To the outside world, it seems as though Bisclavret is gone and the lady is free to marry her knight. A year later, while hunting, the king chances upon Bisclavret as a wolf in the forest. Bisclavret approaches the king and kisses his stirrup. The king recognizes that the beast “has the intelligence of a human” (70). He takes the wolf back to the castle with him, and Bisclavret, a gentle beast, is treated well by all the courtiers. The exception to Bisclavret’s gentleness is when he bites the knight who took his clothes and married his wife. On another occasion when Bisclavret sees his wife, he lashes toward her and tears off her nose.
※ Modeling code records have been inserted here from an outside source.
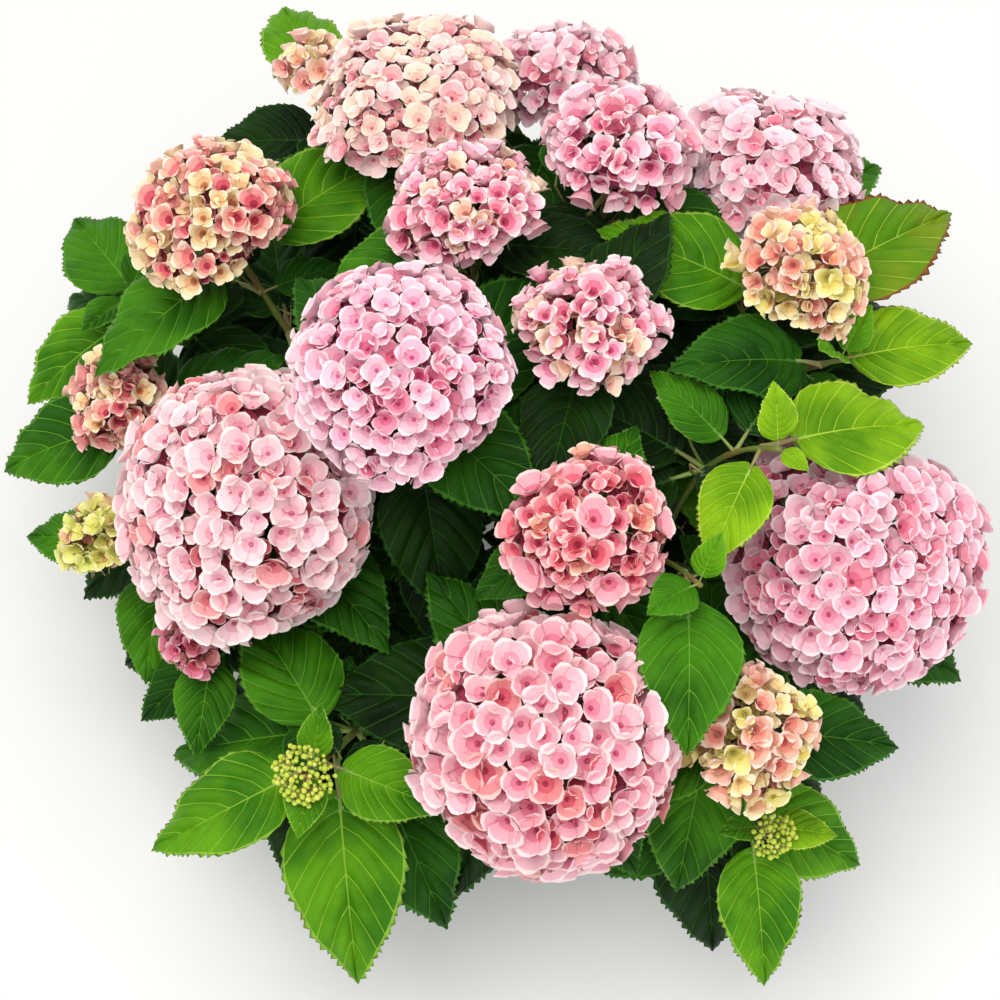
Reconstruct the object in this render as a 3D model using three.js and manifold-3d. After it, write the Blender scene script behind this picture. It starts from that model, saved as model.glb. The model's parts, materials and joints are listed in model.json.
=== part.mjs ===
// A mophead hydrangea shrub, rooted in the ground: a woody stool, the canes that rise from it, and on each
// cane one mass of leafy, flowering shoots. Millimetres, +Z up. The origin is the middle of the flat cut
// under the stool, at ground level; -Y is the front of the shrub.
import * as THREE from "three";
import { mergeVertices } from "three/addons/utils/BufferGeometryUtils.js";
import Module from "manifold-3d";

const wasm = await Module();
wasm.setup();

// Driving dimensions.
const joinGap = 0.3; // between a cane and the stool or stem that it meets
const leafGap = 0.6; // least gap between a leaf and anything that it doesn't grow from
const lowestLeaf = 12; // no leaf hangs below this height
const leanCentre = [0, 130]; // every shoot leans away from here
const stool = { height: 48, footRadius: 54, lobes: 7, lobeDepth: 3, sides: 28 };
// The stool's outline, in shares of its radius and height.
const stoolProfile = [[1, 0], [0.9, 0.18], [0.67, 0.55], [0.56, 0.88], [0.39, 1]];
const cane = { footRadius: 6.4, tipRadius: 4.6, sides: 6, steps: 5, bend: 0.42 };
const caneTop = { height: 118, share: 0.36 }; // a cane ends at this share of the way out to its mass's middle
const outerFoot = { reach: 28, height: 36, rise: 0.28 }; // where a cane starts on the stool, and how steeply
const innerFoot = { reach: 14, height: 42, rise: 0.5 };
const stem = { length: 20, radius: 4.4, sides: 5, overlap: 2 };
const twig = { rootRadius: 3.6, tipRadius: 2.4, sides: 3, steps: 5, outset: 0.3, inset: 0.4 };
const lean = { flowering: 0.08, mostFlowering: 32, leafy: 0.2, mostLeafy: 58 }; // degrees per mm of reach
const leafPairs = { spacing: 40, growing: 7, turn: 90, jitter: 11, aimedJitter: 3, leastShare: 0.1 };
const firstDrop = { underHead: 17, belowTip: 3 };
const youngPairs = { spacing: 17, growing: 13 };
const blade = { length: 139, perHeadRadius: 0.2, lengthSpread: 0.07, petioleHalfWidth: 2 };
const bladeShape = { halfWidth: 0.265, widthSpread: 0.02, fold: 0.2, thickness: 0.017 }; // shares of the length
const pitch = { rise: 18, perPair: -7, youngRise: 48, curl: 34, youngCurl: 30, jitter: 7, withLean: 0.5 };
const pairLengths = [0.92, 1.06, 1.08, 1, 0.94]; // share of the blade's length, from the top pair down
const youngPairLengths = [0.46, 0.96, 1.1, 1.12, 1.04]; // the same where a bud or a growing tip stands
const stations = [0, 0.16, 0.42, 0.73, 1]; // along a leaf, from its root inside the twig to its tip
const bladeWidths = [0, 0.1, 1, 0.74, 0]; // share of the half width at each station
const headForms = {
  open: { depth: 0.86, underside: 0.58, detail: 2, bump: 0.04 },
  young: { depth: 0.84, underside: 0.55, detail: 1, bump: 0.04 },
  flat: { depth: 0.6, underside: 0.6, detail: 2, bump: 0.04 },
  bud: { depth: 0.55, underside: 0.6, detail: 1, bump: 0.08 },
};
const mergeWithin = 0.25; // how far a mass's surface may move when small faces are merged
// What a leaf tries before it is left out: turned about its twig, tipped, and shorter.
const leafTries = [
  [0, 0, 1],
  [12, 0, 1],
  [-12, 0, 1],
  [0, -14, 1],
  [0, 12, 1],
  [24, -6, 0.95],
  [-24, -6, 0.95],
  [16, -20, 0.88],
  [-16, -20, 0.88],
  [0, -8, 0.74],
];

// The crown. Each mass is a list of shoots: where the middle of the head, or the tip of a leafy shoot, stands;
// the head's form and radius; which way its leaves point, as one pair of bearings for each pair of leaves from
// the top, and their shares of the usual size; how much more steeply they rise; and how many pairs it bears.
// Pairs with no bearings of their own stand across the pair above.
const crown = {
  front: [
    { at: [33, -200, 362], form: "open", radius: 97, turns: [[-53, 127], [172, 8], [-116, 64]], pairs: 4 },
    { at: [20, -128, 190], leaf: 0.9, turns: [[-120, 60], [-25, 155]], pairs: 3 },
  ],
  front_left: [
    {
      at: [-143, -214, 330],
      form: "bud",
      radius: 22,
      leaf: 1.08,
      turns: [[80, -100], [-156, -22], [-84, 124], [178, -54]],
      sizes: [[0.75, 0.75], [1, 0.74], [1.08, 0.86]],
      pairs: 5,
    },
    { at: [-165, -150, 185], turns: [[-150, 20], [-95, 80]], pairs: 3 },
  ],
  left: [
    { at: [-194, -2, 346], form: "open", radius: 106, turns: [[-53, 127], [-150, 30]], pairs: 4 },
    { at: [-242, -90, 268], form: "young", radius: 27, leaf: 0.75, turns: [[-95, 60], [-150, 40]], pairs: 3 },
    { at: [-236, -36, 172], turns: [[-90, 80], [-172, 0]], pairs: 3 },
  ],
  far_left: [
    { at: [-314, 121, 283], form: "young", radius: 47, turns: [[-168, 20], [130, -60]], pairs: 4 },
    { at: [-321, -6, 282], form: "young", radius: 36, leaf: 0.7, turns: [[168, -12], [-100, 70]], pairs: 3 },
  ],
  rear_left: [
    {
      at: [-230, 232, 380],
      form: "young",
      radius: 65,
      leaf: 1.05,
      turns: [[-136, 40], [150, 20], [100, -80]],
      sizes: [[1.1, 1.08], [1, 0.45]],
      pairs: 4,
    },
    { at: [-322, 232, 262], turns: [[60, -120], [-141, 118], [150, -60]], lift: 12, pairs: 3 },
    { at: [-190, 330, 200], turns: [[40, -140], [120, -60]], pairs: 3 },
  ],
  rear: [
    { at: [-70, 338, 396], form: "flat", radius: 88, turns: [[-100, 75], [165, -15]], pairs: 4 },
    {
      at: [-159, 406, 352],
      form: "young",
      radius: 34,
      leaf: 1.05,
      turns: [[112, -67], [176, -5]],
      sizes: [[1.1, 1], [0.75, 1]],
      pairs: 3,
    },
    { at: [-60, 360, 205], turns: [[10, -170], [95, -80]], pairs: 3 },
  ],
  back: [
    { at: [-26, 203, 440], form: "young", radius: 59, turns: [[-158, -12], [-100, 80]], pairs: 4 },
    { at: [55, 389, 348], form: "young", radius: 64, turns: [[70, -110], [150, -20]], pairs: 4 },
  ],
  rear_right: [
    { at: [93, 259, 436], form: "young", radius: 61, turns: [[-55, -126], [30, 150]], pairs: 4 },
    { at: [120, 340, 205], turns: [[-10, 170], [75, -100]], pairs: 3 },
  ],
  far_right: [
    {
      at: [222, 278, 376],
      form: "open",
      radius: 78,
      turns: [[20, -165], [-80, 100]],
      sizes: [[1.15, 1]],
      pairs: 4,
    },
    { at: [255, 245, 205], turns: [[-50, 130], [40, -140]], pairs: 3 },
  ],
  right_rear: [
    {
      at: [226, 144, 438],
      form: "young",
      radius: 53,
      leaf: 1.1,
      turns: [[28, 160], [-70, 110]],
      sizes: [[1.22, 1]],
      pairs: 4,
    },
    {
      at: [262, 92, 400],
      leaf: 1.05,
      turns: [[-150, 60], [12, -160], [-60, 100]],
      sizes: [[0.9, 0.7], [1, 1]],
      lift: 22,
      pairs: 4,
    },
  ],
  right: [
    {
      at: [267, -46, 329],
      form: "open",
      radius: 103,
      leaf: 1.1,
      turns: [[-26, 144], [-130, 50]],
      sizes: [[1.12, 1]],
      pairs: 4,
    },
    { at: [275, 20, 195], turns: [[90, -100], [5, -170]], pairs: 3 },
  ],
  right_shoot: [
    {
      at: [200, -12, 454],
      leaf: 0.9,
      turns: [[97, -40], [17, -119], [138, 60]],
      sizes: [[0.9, 0.5], [1.28, 0.82], [0.66, 0.8]],
      pairs: 4,
    },
    { at: [141, -107, 430], turns: [[60, -140], [-89, 122]], sizes: [[0.7, 1], [1, 0.7]], lift: 20, pairs: 2 },
  ],
  front_right: [
    {
      at: [181, -197, 360],
      form: "flat",
      radius: 50,
      leaf: 0.93,
      turns: [[0, -170], [-103, 77]],
      sizes: [[1, 0.9]],
      lift: -8,
      pairs: 4,
    },
    {
      at: [202, -248, 286],
      form: "bud",
      radius: 16,
      leaf: 0.93,
      turns: [[-24, -165], [-87, 80], [6, -165]],
      sizes: [[1.05, 0.8], [1, 1], [0.85, 1]],
      pairs: 4,
    },
  ],
  centre_left: [
    { at: [-72, 42, 470], form: "open", radius: 81, turns: [[-48, 132], [50, -95], [-10, 180]], pairs: 5 },
  ],
  centre: [
    { at: [66, 88, 458], form: "young", radius: 54, turns: [[-115, 60], [-30, 150]], pairs: 5 },
    {
      at: [61, -72, 446],
      form: "young",
      radius: 57,
      turns: [[-150, 62], [-58, 120]],
      sizes: [[0.64, 0.68], [0.84, 1]],
      pairs: 5,
    },
  ],
};
const innerMasses = ["centre_left", "centre", "right_shoot"]; // their canes stand on top of the stool

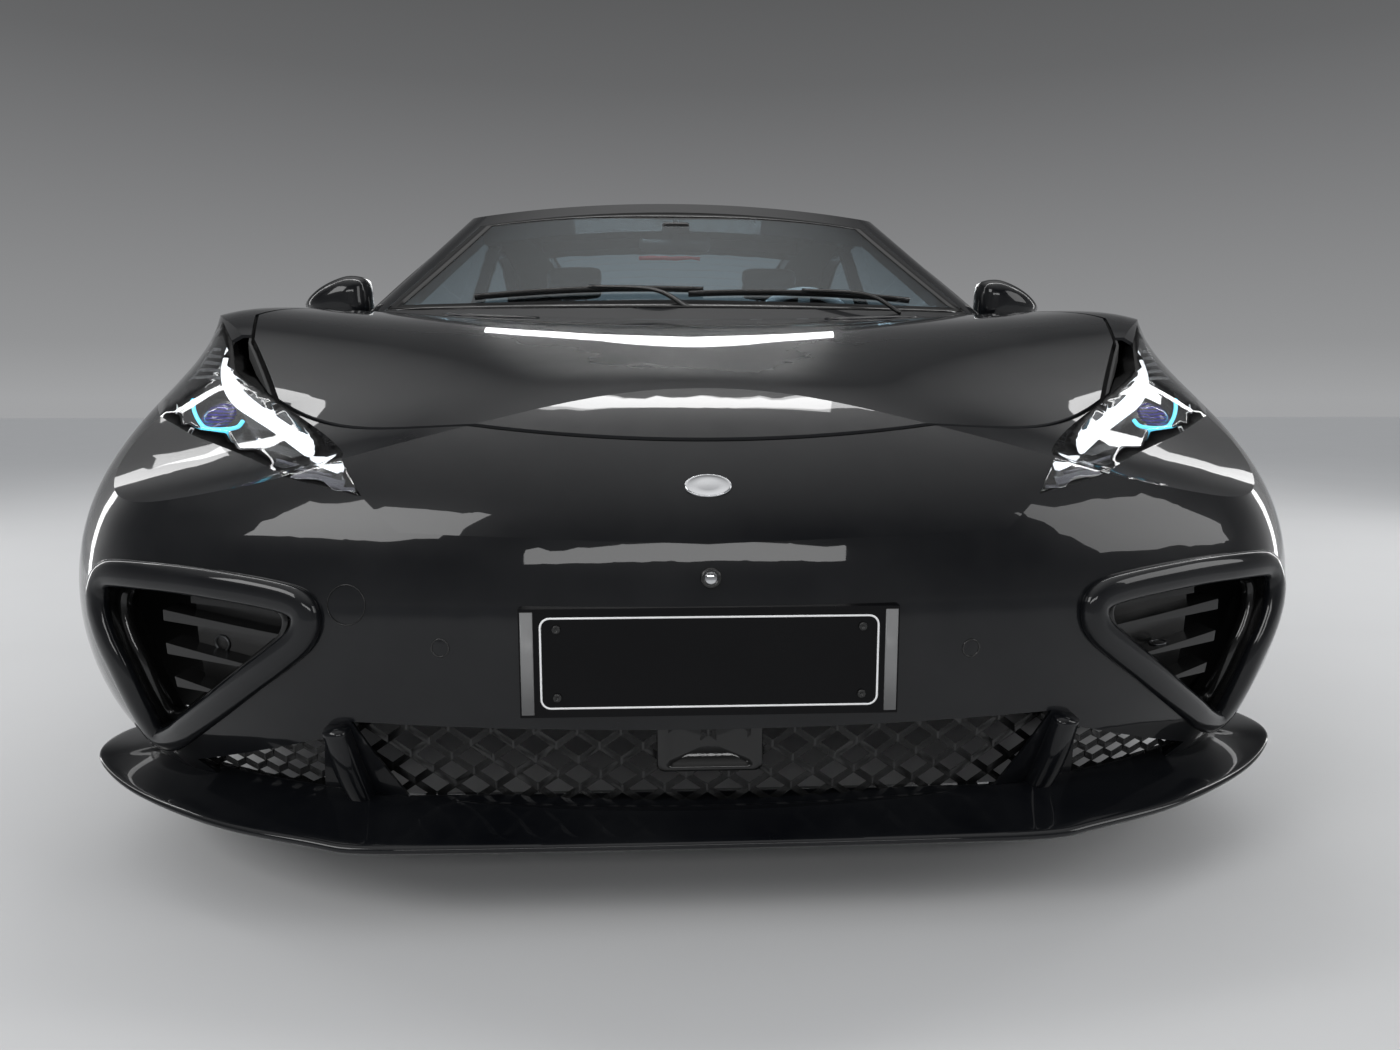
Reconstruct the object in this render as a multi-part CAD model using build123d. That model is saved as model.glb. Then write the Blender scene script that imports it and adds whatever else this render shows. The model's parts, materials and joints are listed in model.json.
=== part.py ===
"""Two-door electric sports coupe, built as separate panels, glass, running gear and cabin pieces.

Units are millimetres. The car faces -Y, its left side is +X and up is +Z.
The origin is on the ground, midway along the overall length.
"""

import os
from math import asin, atan2, cos, pi, radians, sin, tan

from build123d import *

os.makedirs("parts", exist_ok=True)

# Overall sizes
LENGTH = 4715
WIDTH = 1979
HEIGHT = 1415
SKY_Z = HEIGHT + 185
DECK_Z = 880
ROOF_RISE = 535
WHEELBASE = 2770
FRONT_OVERHANG = 870
NOSE_Y = -LENGTH / 2
TAIL_Y = LENGTH / 2
FRONT_AXLE_Y = NOSE_Y + FRONT_OVERHANG
REAR_AXLE_Y = FRONT_AXLE_Y + WHEELBASE
HALF_WIDTH = WIDTH / 2
PLATE_PROUD = 8

# Wheels and tyres; wheel sizes along X are measured outboard from the wheel's middle
TYRE_R = 351
TYRE_HALF_WIDTH = 122.5
# Heights of the bulge, the wall and the shoulder, as shares of the wall between rim and tread
TYRE_WALL_SHARES = (46 / 97, 74 / 97, 90 / 97)
RIM_SEAT_R = 238
RIM_LIP_R = 253
RIM_HALF_WIDTH = 111
RIM_WALL = 9
HUB_R = 74
HUB_FACE_X = 45
SPOKES = 5
SPOKE_SPLAY = 11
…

The king, who realizes that Bisclavret’s hostility is particular to this woman and her husband, tortures the woman until she satisfies him with answers. He forces her to get Bisclavret’s clothes. At the castle, Bisclavret puts on the clothes and, to the delight of the king, resumes his human form. The king then exiles the woman and her new husband. In their new land, the couple have multiple children, and many of the daughters are born without noses. 

Lai 4 Analysis

This lay takes the side of the werewolf, a potentially strange and dangerous beast, over an adulterous woman. Although Bisclavret is originally deceived by a wife who he thought loved him, he is rewarded for his loyalty to his king, who trusts his judgement. As a wolf, Bisclavret is so gentle that when he bites the knight who took his clothes and made off with his wife, the other courtiers judge that it is with “good reason” (71). The truest love in this lay is between Bisclavret and his king, who “ran forward to embrace him, and kissed him many times” when he is transformed back into a man (72). There is a solidity and depth to this love, unlike the shameful love of the adulterous wife and her knight lover. They are cursed and banished to another land where they produce children who bear the disfigurement that Bisclavret perpetrated on their mother. Although the circumstance of female children being born without noses to reflect their mother’s injury is a supernatural one, the narrator insists it is true by emphasizing that the “adventure you have just heard about actually took place” (72). Here, the truth she attests to is the one of the story, which she retells faithfully from the earlier Breton version.